Paul Bedard, writing in the Washington Whispers column of U.S. News & World Report, says Republicans figure on picking up "an additional 10 to 15 seats" after redistricting next year.

"Democrats aren't predicting," he added.

Mr. Bedard also included the following anecdote "from the small-world file."

"Bush National Security Adviser Condoleezza Rice once attended the University of Denver, where her faculty mentor was Josef Korbel, late father of Secretary of State Madeleine Albright. So imagine Albright's shock when Rice refused to join one of the Democratic campaigns Albright worked on in the 1980s with this retort: 'It may come as a surprise to you, but I'm a Republican.' Albright responded: 'How could you be? We had the same father.' "

Strange but true

Pundit Fred Barnes, appearing on the Fox News Channel, expressed a viewpoint "you won't hear elsewhere," the Media Research Center reports.

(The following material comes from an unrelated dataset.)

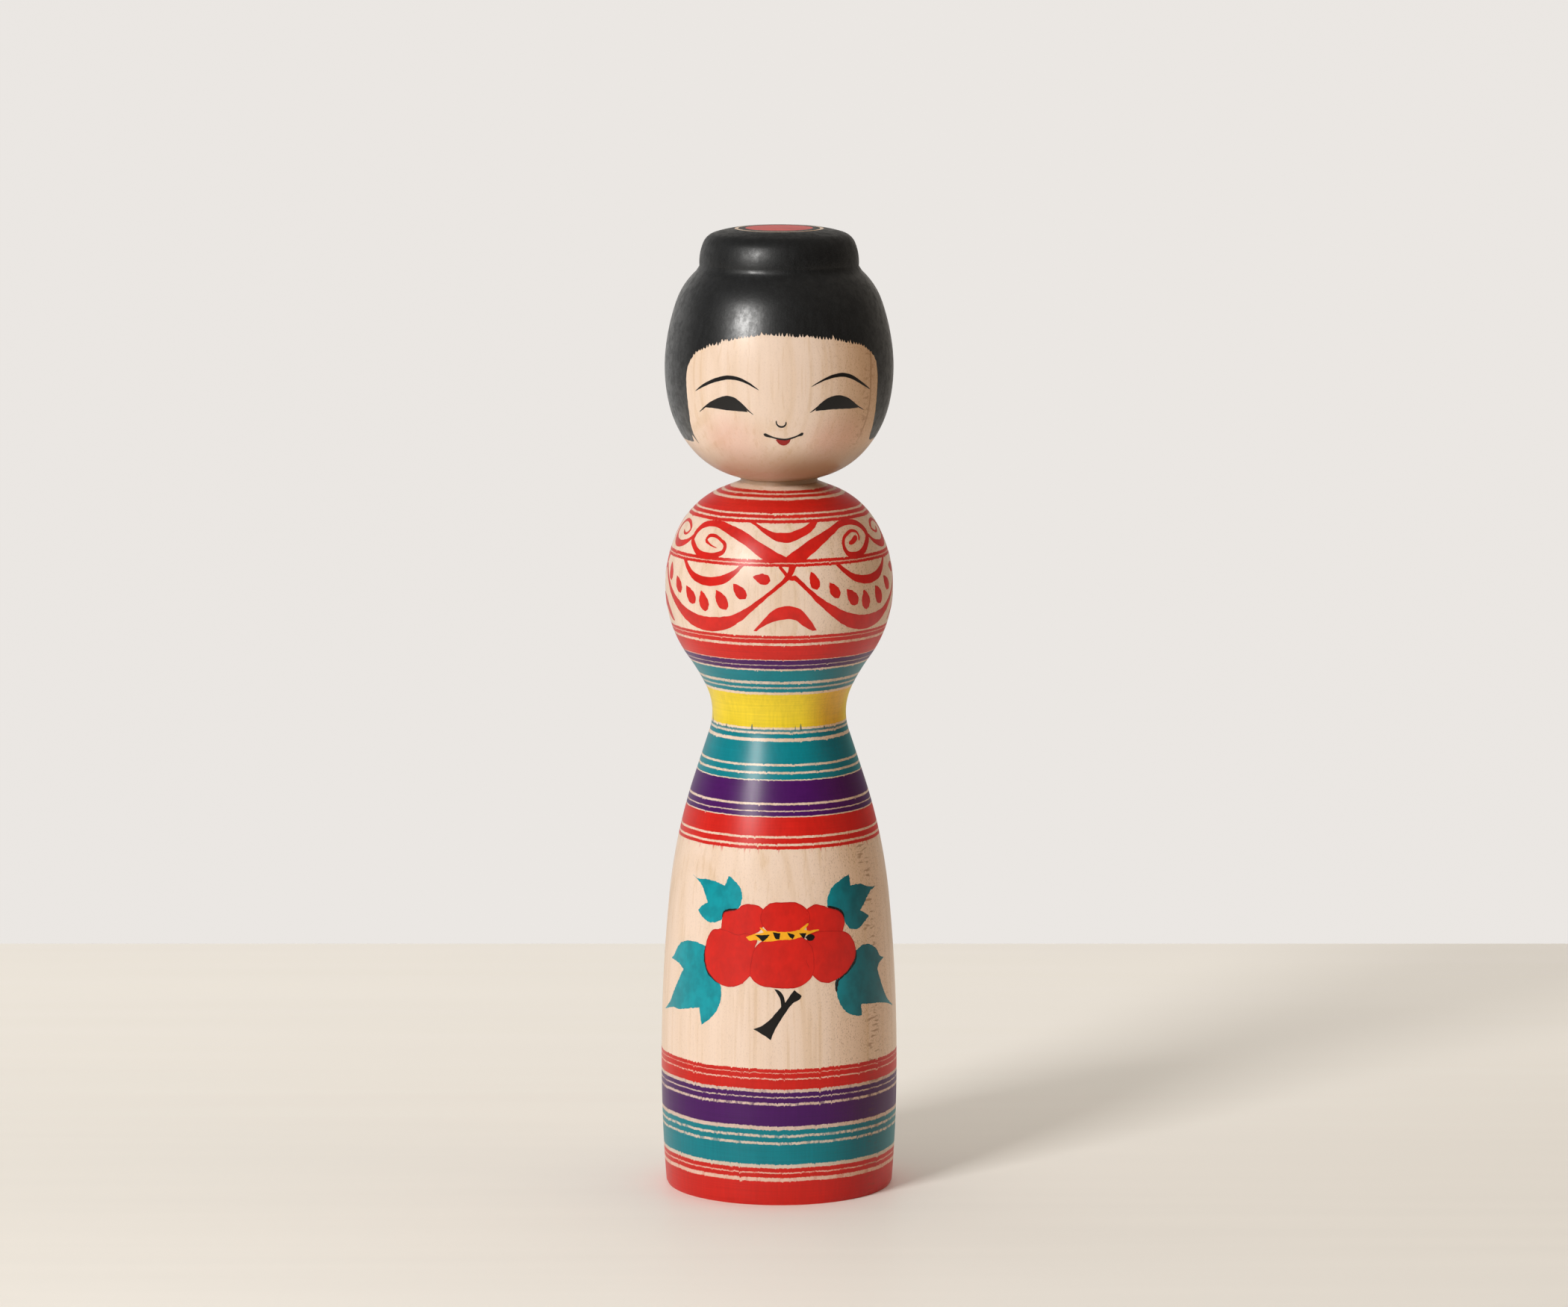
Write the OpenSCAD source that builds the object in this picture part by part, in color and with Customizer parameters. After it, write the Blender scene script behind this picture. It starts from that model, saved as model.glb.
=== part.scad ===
// Turned wooden doll in two pieces: a pinched-waist body, and a head whose neck peg turns in the body.
// Lengths in millimetres. Z runs up the turning axis, the origin is the middle of the base, the face looks along -Y.

/* [Body] */
// Height of the body, from the base to the flat that the head sits on
body_h = 178.6; // [173:0.2:185]
// Diameter across the base, just above its eased edge
base_d = 57.2; // [54:0.1:58.4]
// Diameter of the skirt at its widest
skirt_d = 59.5; // [59:0.1:61]
// Diameter of the skirt where it starts to draw in
hip_d = 55.4; // [54.6:0.1:56.4]
// Diameter halfway up the flare, below the waist
flare_d = 43; // [42:0.1:44]
// Diameter just below the waist
waist_low_d = 35.1; // [34.4:0.1:36]
// Diameter just above the waist
waist_high_d = 36.5; // [35.8:0.1:37.4]
// Diameter under the chest, where it swells out
bust_d = 45.5; // [44.8:0.1:46.2]
// Diameter of the chest near its widest
chest_d = 56.8; // [55.6:0.1:57.6]
// Diameter of the upper shoulder
shoulder_d = 48.7; // [47.6:0.1:49.6]
// Diameter of the collar, just below the neck
collar_d = 28; // [26.6:0.1:29.2]
// Diameter of the flat that the head sits on
land_d = 19.9; // [19.4:0.1:20.6]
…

"This is kind of a funny Cabinet," Mr. Barnes said. "You have a secretary of state who opposed, at least in the beginning, Desert Storm. You have a White House chief of staff, Andy Card, who endorsed the Clinton health care plan. And now you have a Treasury secretary who was in favor of the carbon tax that Al Gore wanted and that Bill Clinton wouldn't even go along with. Strange."